Thematisiert wurde auch Luthers Haltung im Bauernkrieg. In seiner Schrift »Von der Freiheit eines Christenmenschen« ging es ihm um die Freiheit des Christen zum eigenen Glauben. Die deutschen Bauern aber strebten nach politischer und sozialer Freiheit. Als es zu blutigen Aufständen kam, fürchtete Luther um die Ordnung im Staat und stellte sich auf die Seite der Fürsten. Vor den Bilddokumenten der grausamen Rache, die der Adel an den Bauern nahm, wurde das Publikum in der Kirche mit Luthers hartem Urteil konfrontiert: Die Obrigkeit müsse »den Pöbel treiben, schlagen, würgen, henken, brennen, köpfen und radebrechen, dass man sie fürchte und das Volk im Zaun gehalten werde.«
Da blieb, so schien es, nicht viel Positives, sieht man davon ab, dass der »Bruder Martin«, der sich zwischenzeitlich »ein Ränzlein angemästet« hatte, auch ein fürsorglicher Familienvater war und – sofern es das große Arbeitspensum zuließ – durchaus ein Genussmensch. In einer improvisierten »Talkrunde« indes steht und spricht der Doktor Luther standhaft und beharrlich wie einst auf dem Reichstag zu Worms. Der Zuschauer erkennt, dass selbst ein einzelner Mensch aus der Provinz die Welt verändern kann. Luther hat eine Bildungsbewegung angestoßen mit weltweiten Folgen. Der lästernde Belial, der dem Reformator vorwirft, dass sich trotz seiner Lehre die Menschen bis auf den heutigen Tag in Kriegen zerfleischen und in religiöser Feindschaft gegenüber stehen, kann mit seinem Gezeter nicht überzeugen. Entscheidend ist nicht, was Luther sagt, sondern was er uns zu verstehen gibt: Was sagt Gott dir?

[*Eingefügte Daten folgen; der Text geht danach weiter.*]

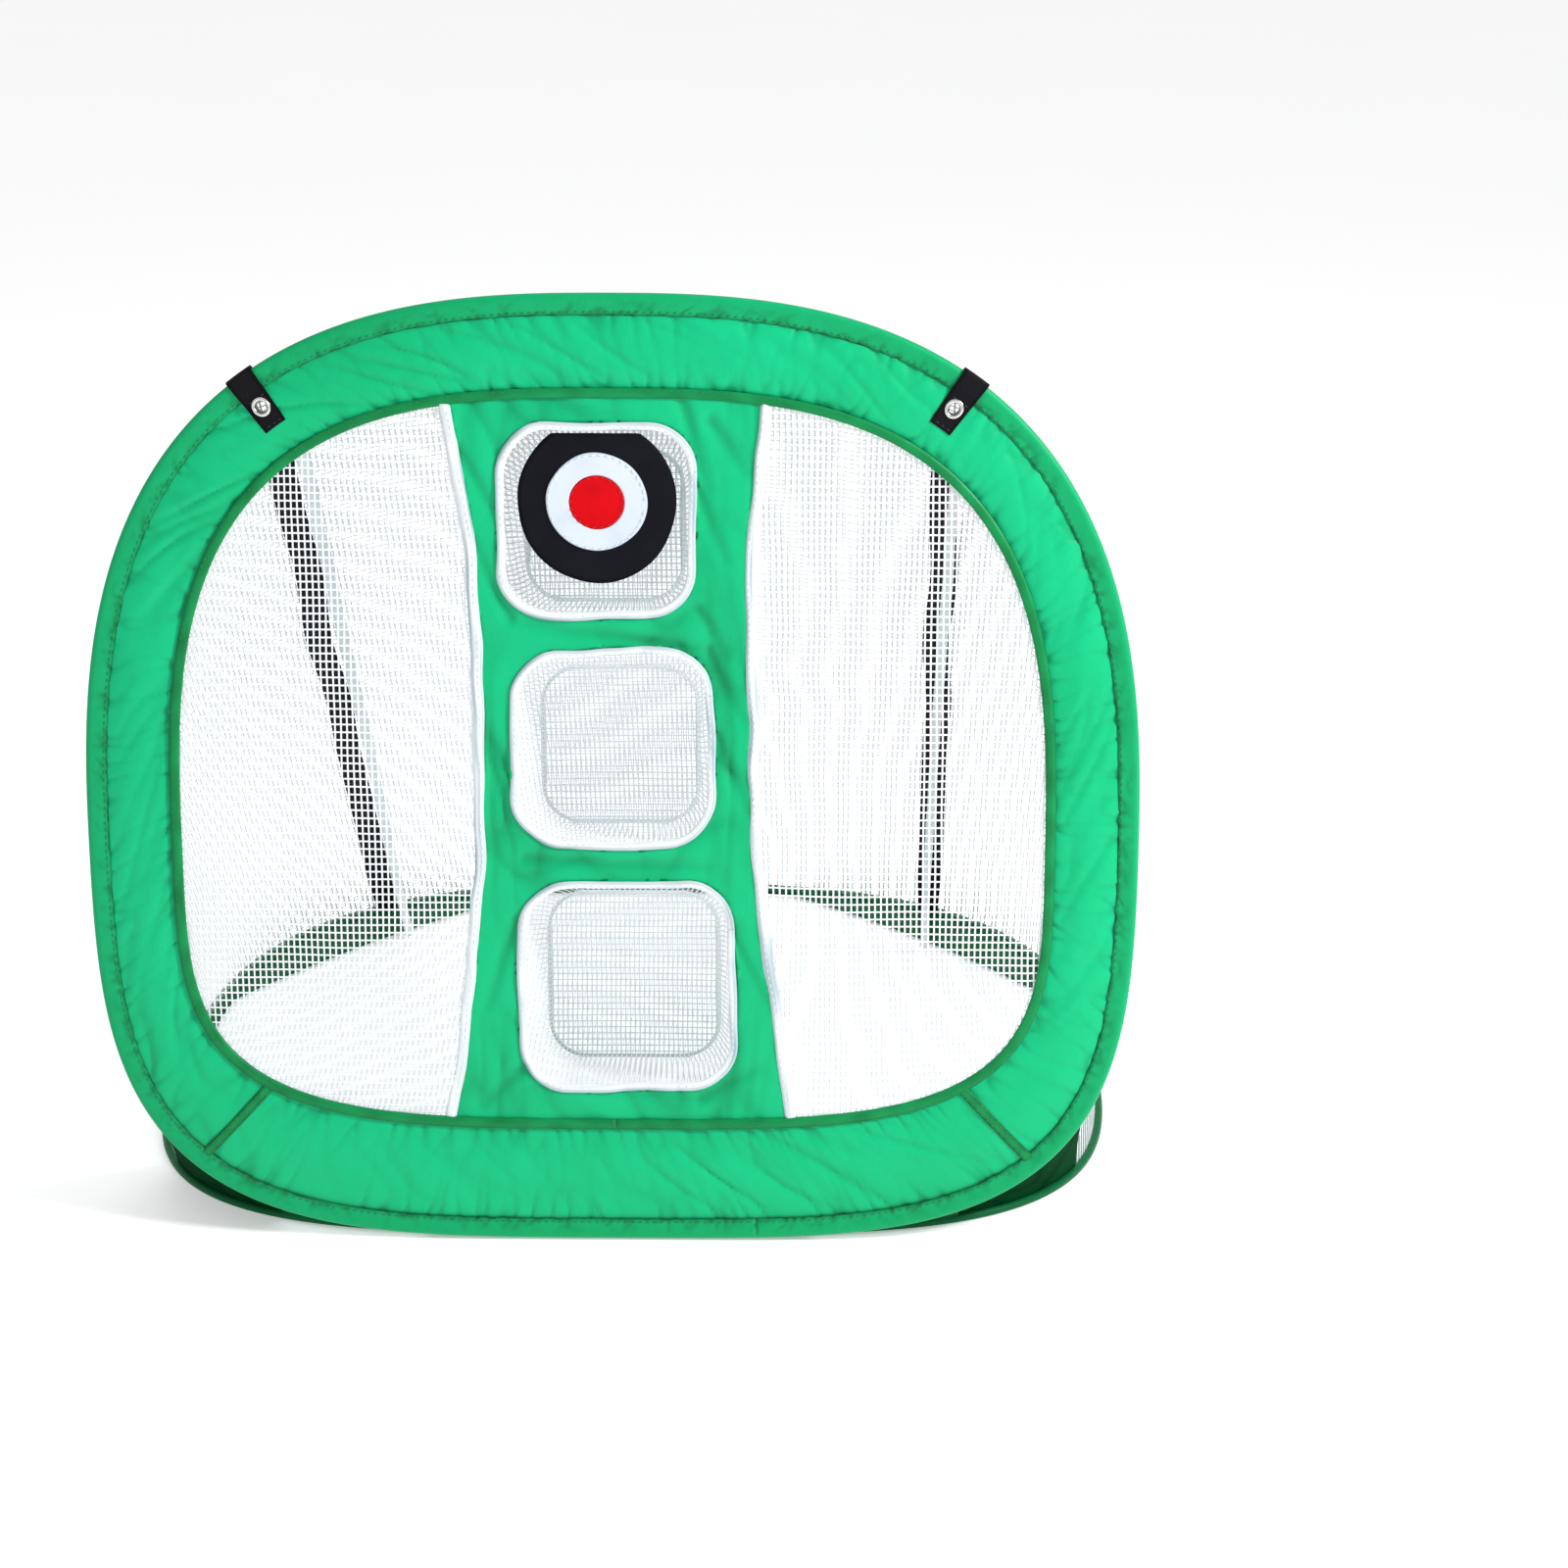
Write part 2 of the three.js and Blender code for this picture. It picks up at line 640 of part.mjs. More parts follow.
const swing = new THREE.Group();
const swingAt = new THREE.Vector3(target.aside, target.centre + target.flatTop, 0);
swing.position.copy(standing.localToWorld(swingAt));
swing.rotation.x = 90 * deg;
chippingNet.add(swing);
bullseye(swing);

stretchedPieces(chippingNet);

const seamStrip = new THREE.BoxGeometry(foldSeamLength, foldSeam, 2 * sleeveHalf - 2);
seamStrip.translate(0, -sleeveWidth / 2 - gap - foldSeam / 2, sleeveHalf);
addMesh(chippingNet, "fold_seam", seamStrip, darkGreen);

export default chippingNet;
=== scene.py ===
# A pop-up golf chipping net: cloth, nets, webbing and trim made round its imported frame.
import json
import math

import bmesh
import bpy
import numpy as np
from mathutils import Matrix, Vector, noise


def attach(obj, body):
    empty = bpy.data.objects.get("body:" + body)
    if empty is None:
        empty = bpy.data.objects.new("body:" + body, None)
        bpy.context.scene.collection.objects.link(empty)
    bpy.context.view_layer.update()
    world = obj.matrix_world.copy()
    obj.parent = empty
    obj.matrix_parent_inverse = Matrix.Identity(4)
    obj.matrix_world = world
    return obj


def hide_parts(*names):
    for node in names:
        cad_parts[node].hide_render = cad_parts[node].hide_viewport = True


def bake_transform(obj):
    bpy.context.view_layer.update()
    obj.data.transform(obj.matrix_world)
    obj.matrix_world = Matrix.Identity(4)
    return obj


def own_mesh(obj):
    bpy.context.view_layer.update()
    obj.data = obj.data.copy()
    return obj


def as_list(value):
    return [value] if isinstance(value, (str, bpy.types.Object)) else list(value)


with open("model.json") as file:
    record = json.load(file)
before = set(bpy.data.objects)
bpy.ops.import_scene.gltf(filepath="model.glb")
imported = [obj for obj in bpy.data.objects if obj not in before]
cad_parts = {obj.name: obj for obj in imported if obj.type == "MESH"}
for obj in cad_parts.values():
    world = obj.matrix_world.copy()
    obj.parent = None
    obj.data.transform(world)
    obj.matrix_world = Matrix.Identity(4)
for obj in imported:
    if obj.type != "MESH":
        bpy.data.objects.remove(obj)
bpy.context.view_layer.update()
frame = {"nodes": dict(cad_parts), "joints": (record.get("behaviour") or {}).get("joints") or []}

scene = bpy.context.scene
scene.view_settings.view_transform = "Standard"
print("frame loaded")

# Camera, light and floor

studio = {
    "cameraAt": (0.1468, -2.241, 1.1612),
    "cameraTilt": 70.0,  # degrees up from straight down
    "cameraTurn": 0.69,
    "lens": 79.3,
    "floorSize": 60.0,
    "floorColour": (0.95, 0.953, 0.957),
    "floorPatch": (0.965, 0.967, 0.97),
    "floorGlow": 0.34,
    "skyColour": (1.0, 1.0, 1.0),
    "skyStrength": 0.62,
    # where each light stands, its size across in metres and its power in watts
    "lights": {
        "keyLight": ((1.65, -0.80, 1.50), 0.4, 42.0),
        "fillLight": ((-2.0, -1.6, 1.6), 2.2, 3.0),
        "topLight": ((0.1, 0.5, 2.8), 2.4, 10.0),
    },
    "aimedAt": (0.0, 0.1, 0.3),
}


def makeStudio():
    camera = bpy.data.objects.new("camera", bpy.data.cameras.new("camera"))
    camera.location = studio["cameraAt"]
    camera.rotation_euler = (math.radians(studio["cameraTilt"]), 0, math.radians(studio["cameraTurn"]))
    camera.data.lens = studio["lens"]
    camera.data.clip_end = 30
    scene.collection.objects.link(camera)
    scene.camera = camera
    for name, (place, across, power) in studio["lights"].items():
        light = bpy.data.objects.new(name, bpy.data.lights.new(name, "AREA"))
        light.data.size = across
        light.data.energy = power
        light.location = place
        aim = Vector(studio["aimedAt"]) - Vector(place)
        light.rotation_euler = aim.to_track_quat("-Z", "Y").to_euler()
        scene.collection.objects.link(light)
    world = bpy.data.worlds.new("paleRoom")
    world.use_nodes = True
    sky = world.node_tree.nodes["Background"]
    sky.inputs["Color"].default_value = (*studio["skyColour"], 1)
    sky.inputs["Strength"].default_value = studio["skyStrength"]
    scene.world = world
    bm = bmesh.new()
    bmesh.ops.create_grid(bm, x_segments=1, y_segments=1, size=studio["floorSize"] / 2)
    floor = pieceFrom("paleFloor", bm)
    floor.data.materials.append(floorFinish())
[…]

Das Publikum in der evangelischen Kirche hat die Botschaft verstanden, berücksichtigt man den anhaltenden Beifall, den es den Akteuren spendete. Wer war Luther? Nicht zuletzt – auch das wurde an diesem Theaterabend deutlich – ein großer Komponist von Kirchenliedern: »Ein feste Burg ist unser Gott …« intonierte die Orgel, während der Text großformatig auf der Leinwand erschien. Warum nur sangen so wenige mit?